==== The records ====

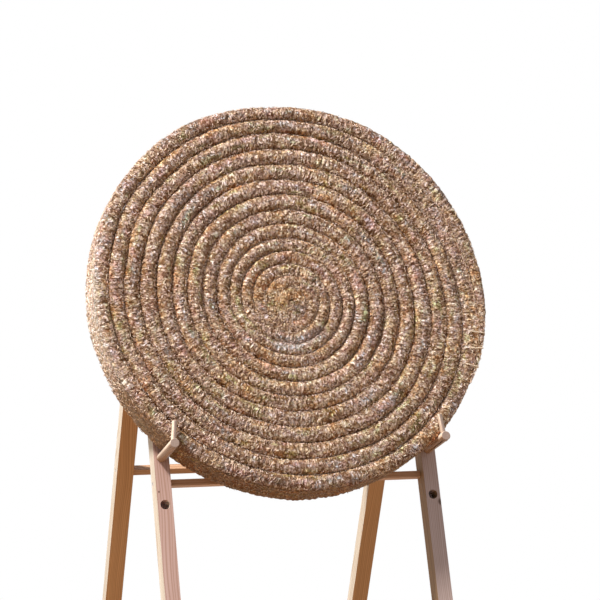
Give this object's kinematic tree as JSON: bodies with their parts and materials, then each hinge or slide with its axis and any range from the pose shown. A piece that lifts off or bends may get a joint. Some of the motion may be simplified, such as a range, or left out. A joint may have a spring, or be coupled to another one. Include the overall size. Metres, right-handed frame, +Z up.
{
  "type": "archery target boss",
  "caption": "Round straw-rope archery boss, coiled and stitched, on a folding timber stand; dowel pegs carry its rim and dowel stops keep it on the pegs.",
  "frame": {"origin": "on the ground, in the middle of the open stand's footprint", "axes": "+Z up; the archer stands at -Y and looks along +Y; +X is the archer's right"},
  "size_m": [0.8061, 1.0792, 1.6762],
  "materials": {
    "straw": "dry straw rope, matte, mixed cream, ochre and grey-brown stalks",
    "twine": "pale sisal twine, matte",
    "pine": "stained softwood battens, satin, with grain along the length",
    "dowel": "turned dowel, lightly oiled",
    "steel": "zinc-plated hinge and screws"
  },
  "bodies": {
    "front_frame": {"front_leg_left": "pine", "front_leg_right": "pine", "front_lower_rail": "pine", "front_upper_rail": "pine", "hinge_left_front_leaf": "steel", "hinge_left_pin": "steel", "hinge_left_front_screw_1": "steel", "hinge_left_front_screw_2": "steel", "hinge_right_front_leaf": "steel", "hinge_right_pin": "steel", "hinge_right_front_screw_1": "steel", "hinge_right_front_screw_2": "steel", "front_lower_screw_left": "steel", "front_lower_screw_right": "steel", "front_upper_screw_left": "steel", "front_upper_screw_right": "steel"},
    "rear_frame": {"rear_leg_left": "pine", "rear_leg_right": "pine", "rear_lower_rail": "pine", "rear_upper_rail": "pine", "hinge_left_rear_leaf": "steel", "hinge_left_rear_screw_1": "steel", "hinge_left_rear_screw_2": "steel", "hinge_right_rear_leaf": "steel", "hinge_right_rear_screw_1": "steel", "hinge_right_rear_screw_2": "steel", "rear_lower_screw_left": "steel", "rear_lower_screw_right": "steel", "rear_upper_screw_left": "steel", "rear_upper_screw_right": "steel"},
    "boss": {"straw_rope": "straw", "tail_stitch_1": "twine", "tail_stitch_2": "twine", "tail_stitch_3": "twine"},
    "left_peg": {"left_peg": "dowel", "left_stop": "dowel"},
    "right_peg": {"right_peg": "dowel", "right_stop": "dowel"}
  },
  "joints": [
    {"name": "rear_fold", "type": "hinge", "parent": "front_frame", "child": "rear_frame", "pos_m": [0, -0.0372, 1.27356], "axis": [1, 0, 0], "range_deg": [-42.76, 0]},
    {"name": "boss_lift", "type": "slide", "parent": "front_frame", "child": "boss", "axis": [0, 0.3387, 0.9409], "range_m": [0, 0.12]},
    {"name": "left_peg_turn", "type": "hinge", "parent": "front_frame", "child": "left_peg", "pos_m": [-0.2729, -0.18649, 0.98079], "axis": [0, -0.9409, 0.3387], "continuous": true},
    {"name": "right_peg_turn", "type": "hinge", "parent": "front_frame", "child": "right_peg", "pos_m": [0.2729, -0.18649, 0.98079], "axis": [0, -0.9409, 0.3387], "continuous": true}
  ]
}
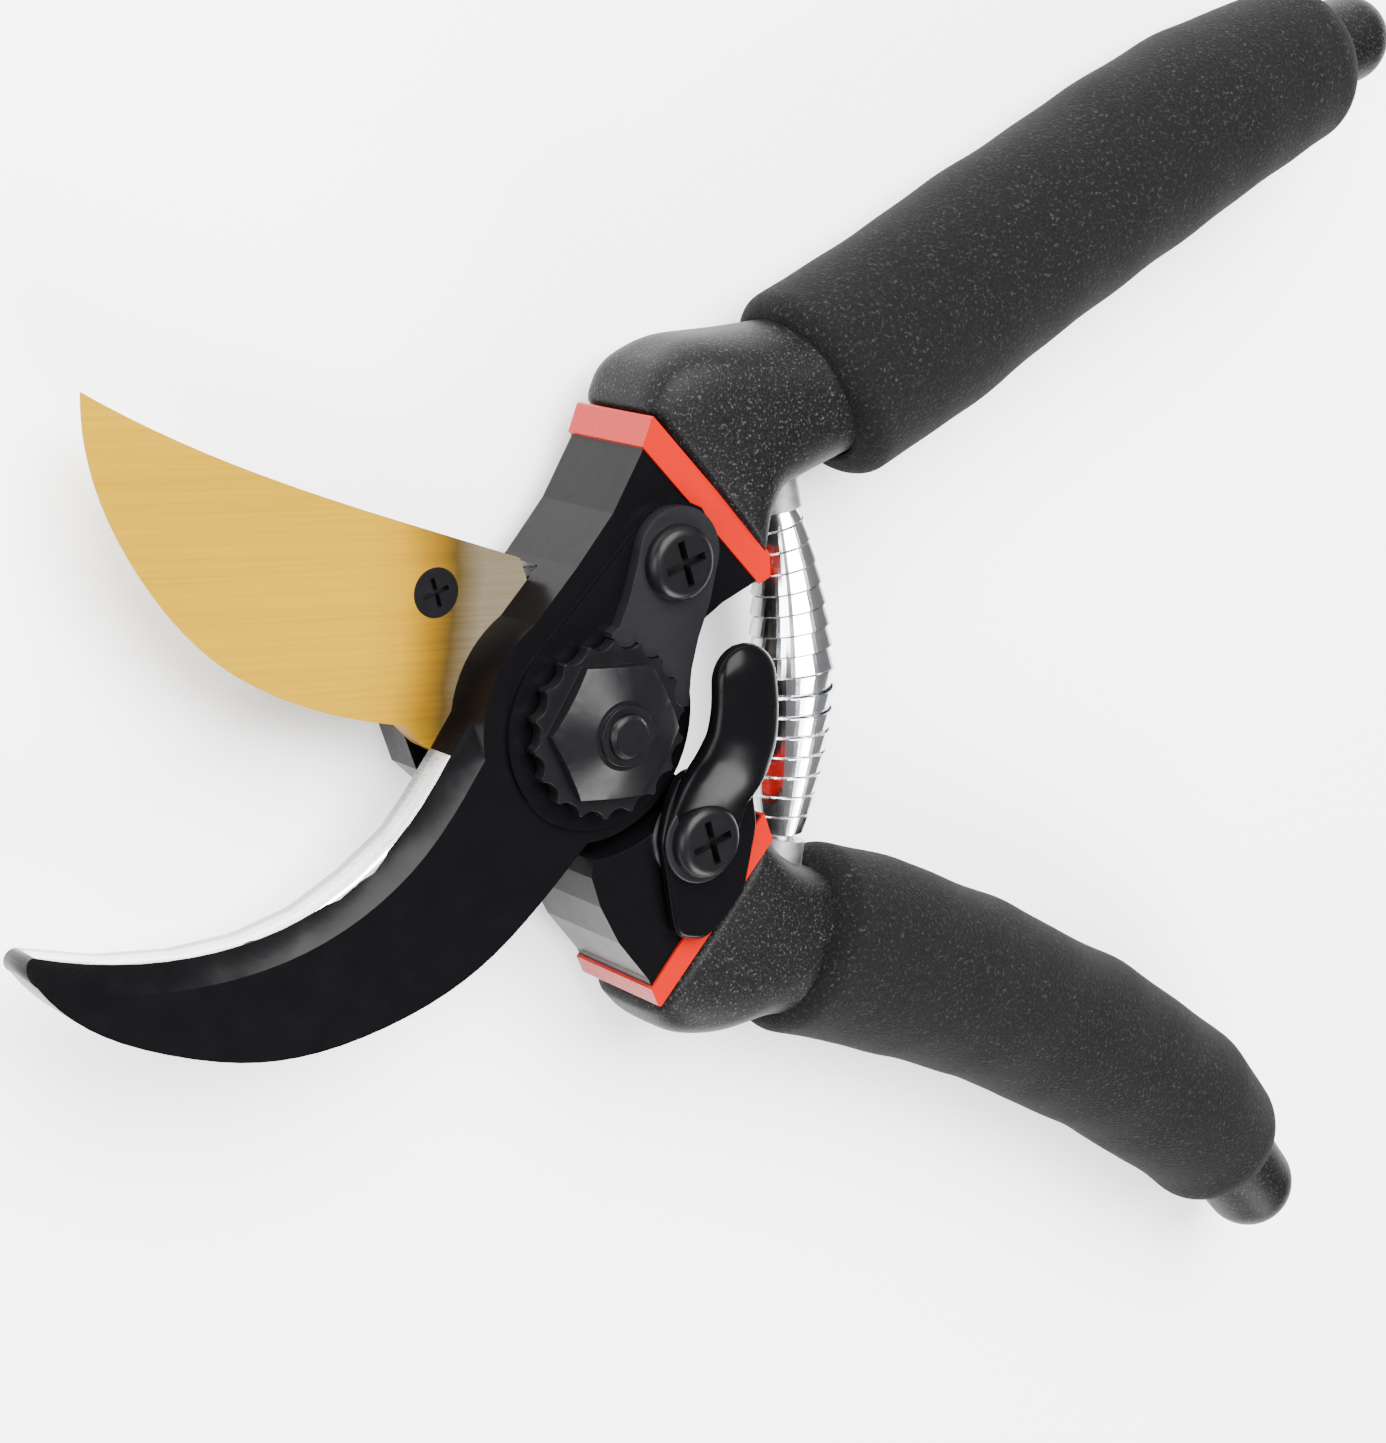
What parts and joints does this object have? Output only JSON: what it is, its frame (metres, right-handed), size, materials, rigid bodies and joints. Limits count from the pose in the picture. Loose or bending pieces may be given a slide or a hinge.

====

Output the records verbatim, from the first line to the last.

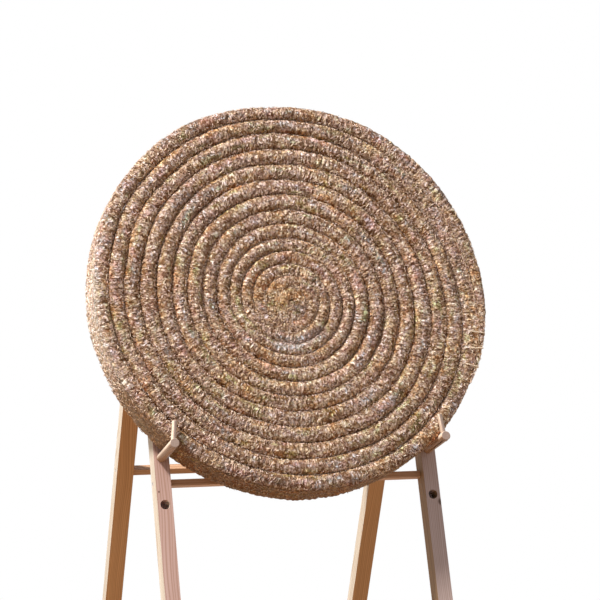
Give this object's kinematic tree as JSON: bodies with their parts and materials, then each hinge or slide with its axis and any range from the pose shown. A piece that lifts off or bends may get a joint. Some of the motion may be simplified, such as a range, or left out. A joint may have a spring, or be coupled to another one. Include the overall size. Metres, right-handed frame, +Z up.
{
  "type": "archery target boss",
  "caption": "Round straw-rope archery boss, coiled and stitched, on a folding timber stand; dowel pegs carry its rim and dowel stops keep it on the pegs.",
  "frame": {"origin": "on the ground, in the middle of the open stand's footprint", "axes": "+Z up; the archer stands at -Y and looks along +Y; +X is the archer's right"},
  "size_m": [0.8061, 1.0792, 1.6762],
  "materials": {
    "straw": "dry straw rope, matte, mixed cream, ochre and grey-brown stalks",
    "twine": "pale sisal twine, matte",
    "pine": "stained softwood battens, satin, with grain along the length",
    "dowel": "turned dowel, lightly oiled",
    "steel": "zinc-plated hinge and screws"
  },
  "bodies": {
    "front_frame": {"front_leg_left": "pine", "front_leg_right": "pine", "front_lower_rail": "pine", "front_upper_rail": "pine", "hinge_left_front_leaf": "steel", "hinge_left_pin": "steel", "hinge_left_front_screw_1": "steel", "hinge_left_front_screw_2": "steel", "hinge_right_front_leaf": "steel", "hinge_right_pin": "steel", "hinge_right_front_screw_1": "steel", "hinge_right_front_screw_2": "steel", "front_lower_screw_left": "steel", "front_lower_screw_right": "steel", "front_upper_screw_left": "steel", "front_upper_screw_right": "steel"},
    "rear_frame": {"rear_leg_left": "pine", "rear_leg_right": "pine", "rear_lower_rail": "pine", "rear_upper_rail": "pine", "hinge_left_rear_leaf": "steel", "hinge_left_rear_screw_1": "steel", "hinge_left_rear_screw_2": "steel", "hinge_right_rear_leaf": "steel", "hinge_right_rear_screw_1": "steel", "hinge_right_rear_screw_2": "steel", "rear_lower_screw_left": "steel", "rear_lower_screw_right": "steel", "rear_upper_screw_left": "steel", "rear_upper_screw_right": "steel"},
    "boss": {"straw_rope": "straw", "tail_stitch_1": "twine", "tail_stitch_2": "twine", "tail_stitch_3": "twine"},
    "left_peg": {"left_peg": "dowel", "left_stop": "dowel"},
    "right_peg": {"right_peg": "dowel", "right_stop": "dowel"}
  },
  "joints": [
    {"name": "rear_fold", "type": "hinge", "parent": "front_frame", "child": "rear_frame", "pos_m": [0, -0.0372, 1.27356], "axis": [1, 0, 0], "range_deg": [-42.76, 0]},
    {"name": "boss_lift", "type": "slide", "parent": "front_frame", "child": "boss", "axis": [0, 0.3387, 0.9409], "range_m": [0, 0.12]},
    {"name": "left_peg_turn", "type": "hinge", "parent": "front_frame", "child": "left_peg", "pos_m": [-0.2729, -0.18649, 0.98079], "axis": [0, -0.9409, 0.3387], "continuous": true},
    {"name": "right_peg_turn", "type": "hinge", "parent": "front_frame", "child": "right_peg", "pos_m": [0.2729, -0.18649, 0.98079], "axis": [0, -0.9409, 0.3387], "continuous": true}
  ]
}
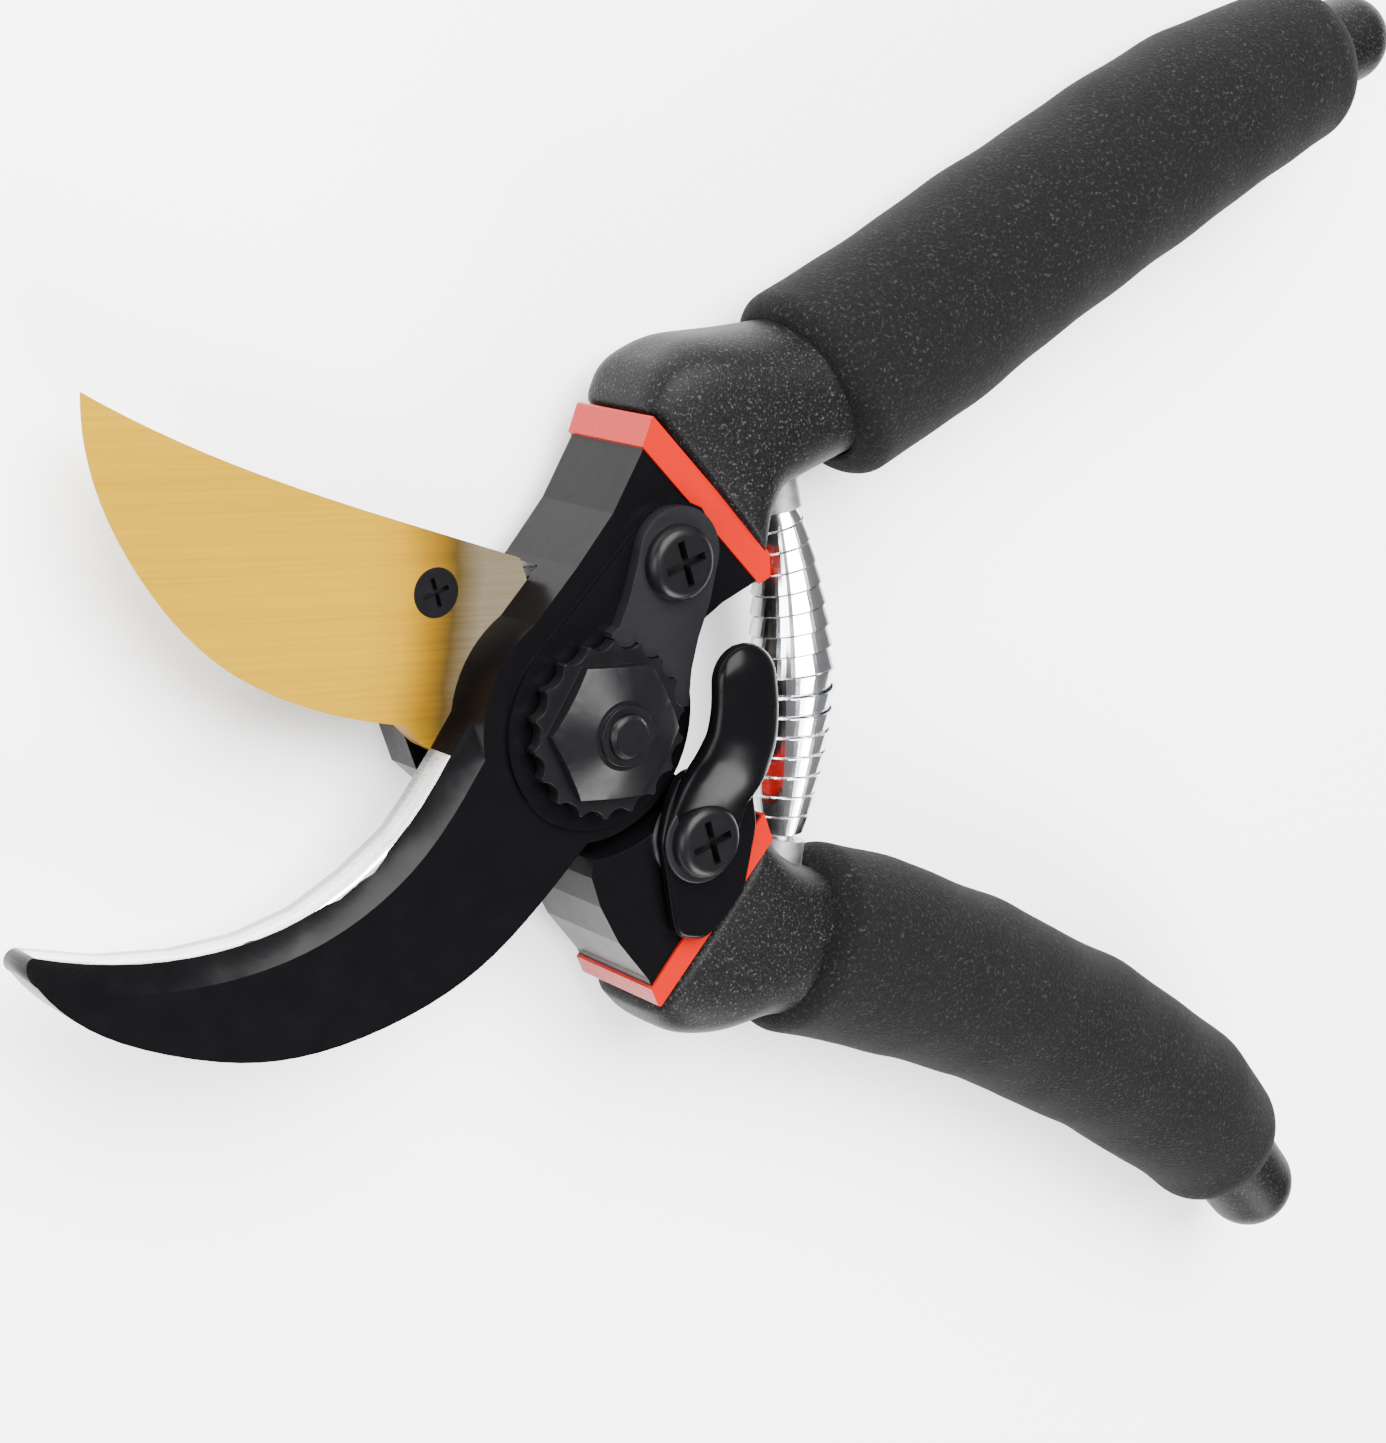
What parts and joints does this object have? Output only JSON: what it is, its frame (metres, right-handed), size, materials, rigid bodies and joints. Limits count from the pose in the picture. Loose or bending pieces may be given a slide or a hinge.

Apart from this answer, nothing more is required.